» **TO BE DONE**
Your task is to copy a single run of lines that starts at the line with "color([0.3, 0.75, 0.7]) yarn(yarn_right[3]);" and stops at the line with "obj.parent = empty", keeping both ends. Copy nothing else.
= = = =
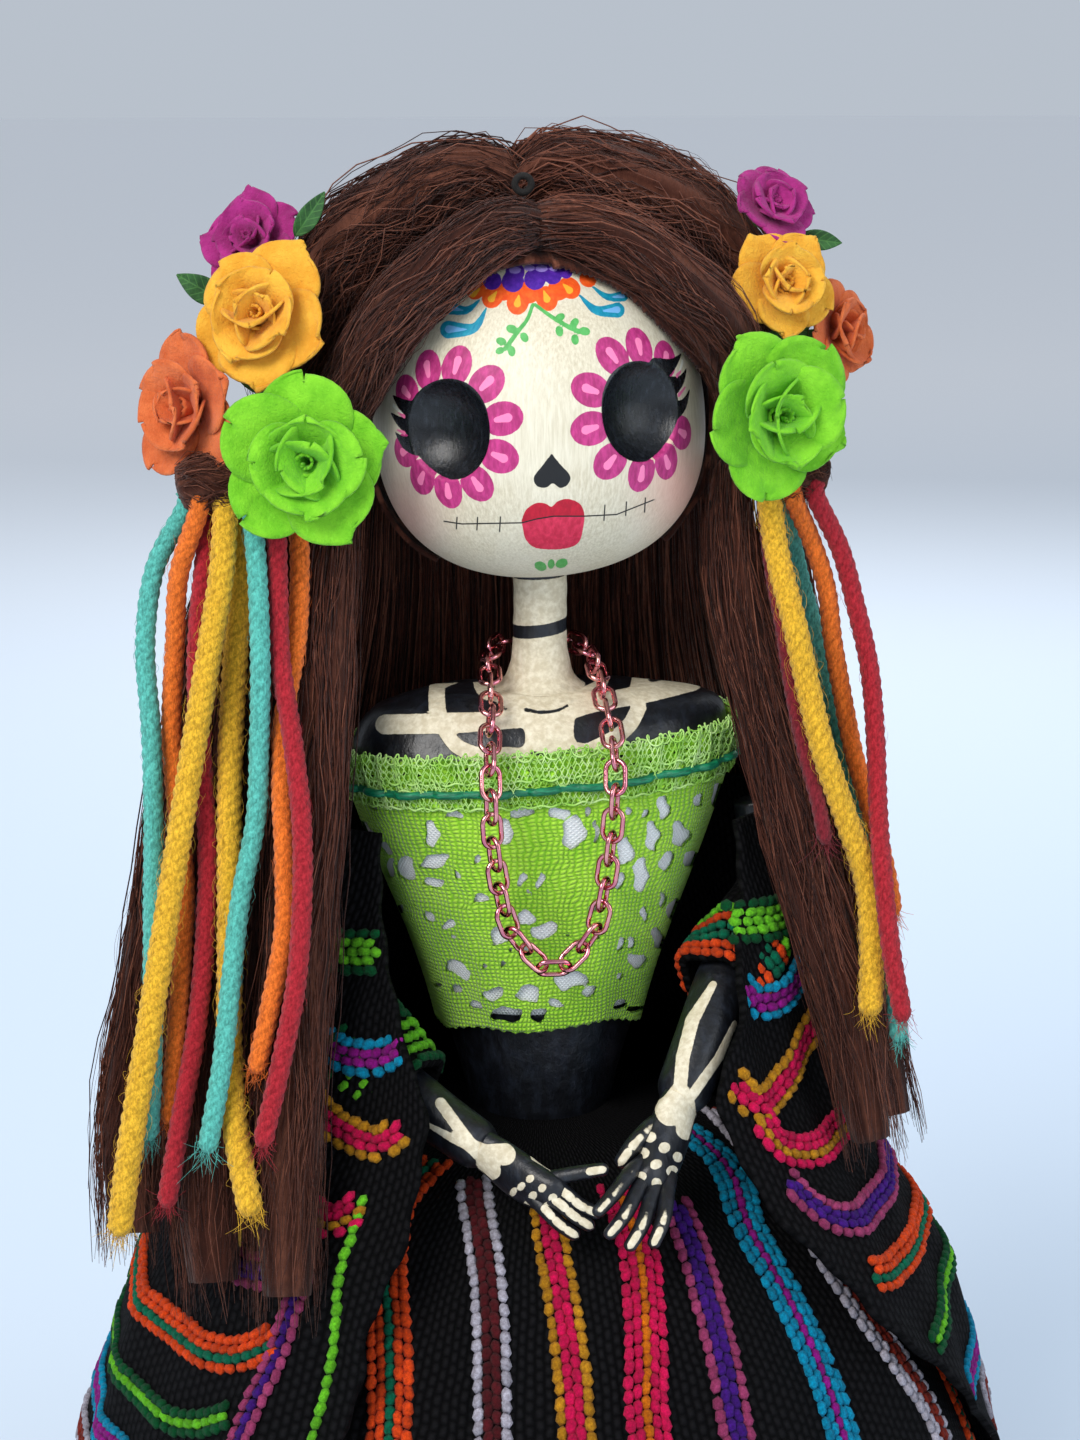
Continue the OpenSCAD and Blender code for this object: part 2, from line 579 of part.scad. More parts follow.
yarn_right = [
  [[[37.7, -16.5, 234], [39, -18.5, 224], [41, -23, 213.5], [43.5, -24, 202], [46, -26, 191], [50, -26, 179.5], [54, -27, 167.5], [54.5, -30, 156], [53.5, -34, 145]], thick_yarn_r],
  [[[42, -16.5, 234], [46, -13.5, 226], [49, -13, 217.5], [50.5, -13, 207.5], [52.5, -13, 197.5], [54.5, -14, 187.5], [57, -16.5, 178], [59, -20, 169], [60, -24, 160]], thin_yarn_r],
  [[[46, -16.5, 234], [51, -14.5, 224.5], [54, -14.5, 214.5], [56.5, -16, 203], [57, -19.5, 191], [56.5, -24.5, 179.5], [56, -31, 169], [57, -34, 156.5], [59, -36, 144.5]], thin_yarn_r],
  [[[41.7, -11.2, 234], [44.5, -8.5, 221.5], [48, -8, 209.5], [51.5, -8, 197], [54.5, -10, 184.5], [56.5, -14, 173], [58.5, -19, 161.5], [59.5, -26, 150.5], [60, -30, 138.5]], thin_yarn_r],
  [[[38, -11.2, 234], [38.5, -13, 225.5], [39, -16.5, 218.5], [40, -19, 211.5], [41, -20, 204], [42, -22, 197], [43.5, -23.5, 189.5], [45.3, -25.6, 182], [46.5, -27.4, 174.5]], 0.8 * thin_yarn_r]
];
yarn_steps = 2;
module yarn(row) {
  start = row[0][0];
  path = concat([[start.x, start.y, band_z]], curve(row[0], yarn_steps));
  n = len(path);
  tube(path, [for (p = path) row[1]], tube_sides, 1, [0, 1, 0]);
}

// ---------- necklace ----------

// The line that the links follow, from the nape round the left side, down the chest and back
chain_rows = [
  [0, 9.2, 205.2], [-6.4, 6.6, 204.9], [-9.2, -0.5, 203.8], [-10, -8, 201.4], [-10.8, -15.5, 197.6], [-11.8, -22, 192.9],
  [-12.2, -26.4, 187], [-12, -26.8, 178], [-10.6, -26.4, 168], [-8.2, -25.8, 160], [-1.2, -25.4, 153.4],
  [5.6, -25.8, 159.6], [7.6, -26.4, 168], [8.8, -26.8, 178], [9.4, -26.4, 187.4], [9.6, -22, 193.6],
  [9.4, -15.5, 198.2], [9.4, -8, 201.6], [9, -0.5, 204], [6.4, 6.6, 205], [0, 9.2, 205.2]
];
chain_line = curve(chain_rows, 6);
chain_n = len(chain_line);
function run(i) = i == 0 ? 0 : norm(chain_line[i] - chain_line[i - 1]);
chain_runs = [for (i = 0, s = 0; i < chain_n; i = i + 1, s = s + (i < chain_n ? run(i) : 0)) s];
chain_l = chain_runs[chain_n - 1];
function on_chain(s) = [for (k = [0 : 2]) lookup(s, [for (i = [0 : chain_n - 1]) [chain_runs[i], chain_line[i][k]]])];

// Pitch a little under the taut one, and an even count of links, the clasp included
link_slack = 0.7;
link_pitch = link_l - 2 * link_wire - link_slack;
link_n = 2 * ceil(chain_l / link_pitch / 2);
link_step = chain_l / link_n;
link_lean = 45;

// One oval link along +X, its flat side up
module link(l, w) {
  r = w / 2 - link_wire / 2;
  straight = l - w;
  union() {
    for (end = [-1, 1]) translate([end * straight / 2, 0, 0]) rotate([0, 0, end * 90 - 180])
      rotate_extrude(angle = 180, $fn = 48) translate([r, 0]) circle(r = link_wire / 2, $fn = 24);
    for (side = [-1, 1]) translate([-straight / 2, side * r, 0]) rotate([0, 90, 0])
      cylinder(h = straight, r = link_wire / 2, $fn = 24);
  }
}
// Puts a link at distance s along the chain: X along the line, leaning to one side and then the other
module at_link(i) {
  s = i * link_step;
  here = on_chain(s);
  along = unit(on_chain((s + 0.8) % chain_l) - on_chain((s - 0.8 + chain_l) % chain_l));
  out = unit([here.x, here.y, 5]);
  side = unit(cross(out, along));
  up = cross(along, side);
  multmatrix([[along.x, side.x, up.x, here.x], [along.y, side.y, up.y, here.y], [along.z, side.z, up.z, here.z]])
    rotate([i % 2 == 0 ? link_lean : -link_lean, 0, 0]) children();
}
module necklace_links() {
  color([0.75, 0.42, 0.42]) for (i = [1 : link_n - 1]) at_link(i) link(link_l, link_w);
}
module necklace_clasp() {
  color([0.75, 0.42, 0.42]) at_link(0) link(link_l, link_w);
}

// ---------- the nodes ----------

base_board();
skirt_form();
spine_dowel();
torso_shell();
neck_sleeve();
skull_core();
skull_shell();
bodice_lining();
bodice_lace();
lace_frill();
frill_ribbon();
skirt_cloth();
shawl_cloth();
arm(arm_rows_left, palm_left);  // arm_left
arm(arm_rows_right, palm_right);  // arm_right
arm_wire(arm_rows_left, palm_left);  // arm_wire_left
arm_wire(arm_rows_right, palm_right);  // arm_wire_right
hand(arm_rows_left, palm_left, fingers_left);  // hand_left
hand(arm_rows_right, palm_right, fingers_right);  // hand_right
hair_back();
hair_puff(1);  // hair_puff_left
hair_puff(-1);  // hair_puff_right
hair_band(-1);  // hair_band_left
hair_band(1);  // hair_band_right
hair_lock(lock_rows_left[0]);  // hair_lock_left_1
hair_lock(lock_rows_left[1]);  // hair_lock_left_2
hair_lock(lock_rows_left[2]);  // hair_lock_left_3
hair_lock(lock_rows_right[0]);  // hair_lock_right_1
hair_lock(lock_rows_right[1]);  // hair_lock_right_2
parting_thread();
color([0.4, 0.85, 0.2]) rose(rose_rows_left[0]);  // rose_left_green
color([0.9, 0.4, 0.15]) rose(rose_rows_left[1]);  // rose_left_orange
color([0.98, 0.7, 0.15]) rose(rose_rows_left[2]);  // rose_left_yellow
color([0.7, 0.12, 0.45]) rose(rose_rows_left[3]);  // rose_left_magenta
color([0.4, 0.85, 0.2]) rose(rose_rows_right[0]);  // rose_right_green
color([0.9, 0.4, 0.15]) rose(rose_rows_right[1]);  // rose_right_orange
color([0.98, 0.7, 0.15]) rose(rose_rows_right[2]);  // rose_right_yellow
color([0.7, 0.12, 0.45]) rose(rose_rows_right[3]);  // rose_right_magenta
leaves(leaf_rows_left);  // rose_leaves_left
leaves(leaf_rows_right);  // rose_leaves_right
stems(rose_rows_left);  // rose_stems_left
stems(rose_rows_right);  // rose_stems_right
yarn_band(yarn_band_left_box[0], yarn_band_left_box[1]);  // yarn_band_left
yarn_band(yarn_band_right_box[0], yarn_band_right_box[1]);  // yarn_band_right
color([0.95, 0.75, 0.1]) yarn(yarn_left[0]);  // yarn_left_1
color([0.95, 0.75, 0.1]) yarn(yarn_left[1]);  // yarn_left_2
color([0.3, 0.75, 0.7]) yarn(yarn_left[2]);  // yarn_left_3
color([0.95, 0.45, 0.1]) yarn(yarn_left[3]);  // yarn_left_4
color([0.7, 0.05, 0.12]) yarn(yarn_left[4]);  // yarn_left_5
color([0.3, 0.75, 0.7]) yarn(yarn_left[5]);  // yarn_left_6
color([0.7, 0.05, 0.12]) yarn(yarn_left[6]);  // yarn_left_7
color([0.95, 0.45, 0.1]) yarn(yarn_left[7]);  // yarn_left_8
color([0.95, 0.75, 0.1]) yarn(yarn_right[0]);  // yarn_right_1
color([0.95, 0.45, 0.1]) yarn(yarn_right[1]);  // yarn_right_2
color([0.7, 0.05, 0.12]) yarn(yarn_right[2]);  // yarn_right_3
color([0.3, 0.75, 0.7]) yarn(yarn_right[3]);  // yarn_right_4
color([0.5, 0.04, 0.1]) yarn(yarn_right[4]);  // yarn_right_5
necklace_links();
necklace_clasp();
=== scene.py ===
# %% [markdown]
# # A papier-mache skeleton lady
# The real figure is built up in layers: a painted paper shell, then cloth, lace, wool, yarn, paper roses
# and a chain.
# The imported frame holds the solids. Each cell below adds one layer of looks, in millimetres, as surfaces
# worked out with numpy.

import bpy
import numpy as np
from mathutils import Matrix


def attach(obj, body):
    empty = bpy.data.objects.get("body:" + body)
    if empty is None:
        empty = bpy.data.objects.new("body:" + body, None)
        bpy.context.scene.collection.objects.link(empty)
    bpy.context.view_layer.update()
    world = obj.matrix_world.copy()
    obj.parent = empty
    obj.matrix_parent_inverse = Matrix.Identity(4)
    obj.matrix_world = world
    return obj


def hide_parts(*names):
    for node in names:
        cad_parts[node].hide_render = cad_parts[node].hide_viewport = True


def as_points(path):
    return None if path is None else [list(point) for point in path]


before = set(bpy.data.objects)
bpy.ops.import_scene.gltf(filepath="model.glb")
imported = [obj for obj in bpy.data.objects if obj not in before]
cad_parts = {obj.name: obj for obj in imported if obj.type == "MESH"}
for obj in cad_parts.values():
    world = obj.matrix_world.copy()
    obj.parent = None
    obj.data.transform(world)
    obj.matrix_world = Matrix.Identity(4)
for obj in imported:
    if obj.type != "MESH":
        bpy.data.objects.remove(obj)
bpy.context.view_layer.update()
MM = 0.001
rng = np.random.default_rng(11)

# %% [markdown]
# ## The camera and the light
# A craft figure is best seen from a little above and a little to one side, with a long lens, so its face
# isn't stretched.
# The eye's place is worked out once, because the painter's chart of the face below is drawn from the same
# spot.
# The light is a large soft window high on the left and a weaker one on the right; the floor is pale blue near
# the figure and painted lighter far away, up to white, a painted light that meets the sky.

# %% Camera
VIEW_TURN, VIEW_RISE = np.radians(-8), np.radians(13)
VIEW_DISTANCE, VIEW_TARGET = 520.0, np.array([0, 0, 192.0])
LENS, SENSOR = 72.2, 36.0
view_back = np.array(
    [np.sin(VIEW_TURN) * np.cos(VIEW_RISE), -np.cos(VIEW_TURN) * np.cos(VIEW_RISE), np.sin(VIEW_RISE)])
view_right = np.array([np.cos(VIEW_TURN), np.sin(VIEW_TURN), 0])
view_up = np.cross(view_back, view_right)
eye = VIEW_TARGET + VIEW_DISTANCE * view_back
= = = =
» **FINISHED EXERCISE**
color([0.3, 0.75, 0.7]) yarn(yarn_right[3]);  // yarn_right_4
color([0.5, 0.04, 0.1]) yarn(yarn_right[4]);  // yarn_right_5
necklace_links();
necklace_clasp();
=== scene.py ===
# %% [markdown]
# # A papier-mache skeleton lady
# The real figure is built up in layers: a painted paper shell, then cloth, lace, wool, yarn, paper roses
# and a chain.
# The imported frame holds the solids. Each cell below adds one layer of looks, in millimetres, as surfaces
# worked out with numpy.

import bpy
import numpy as np
from mathutils import Matrix


def attach(obj, body):
    empty = bpy.data.objects.get("body:" + body)
    if empty is None:
        empty = bpy.data.objects.new("body:" + body, None)
        bpy.context.scene.collection.objects.link(empty)
    bpy.context.view_layer.update()
    world = obj.matrix_world.copy()
    obj.parent = empty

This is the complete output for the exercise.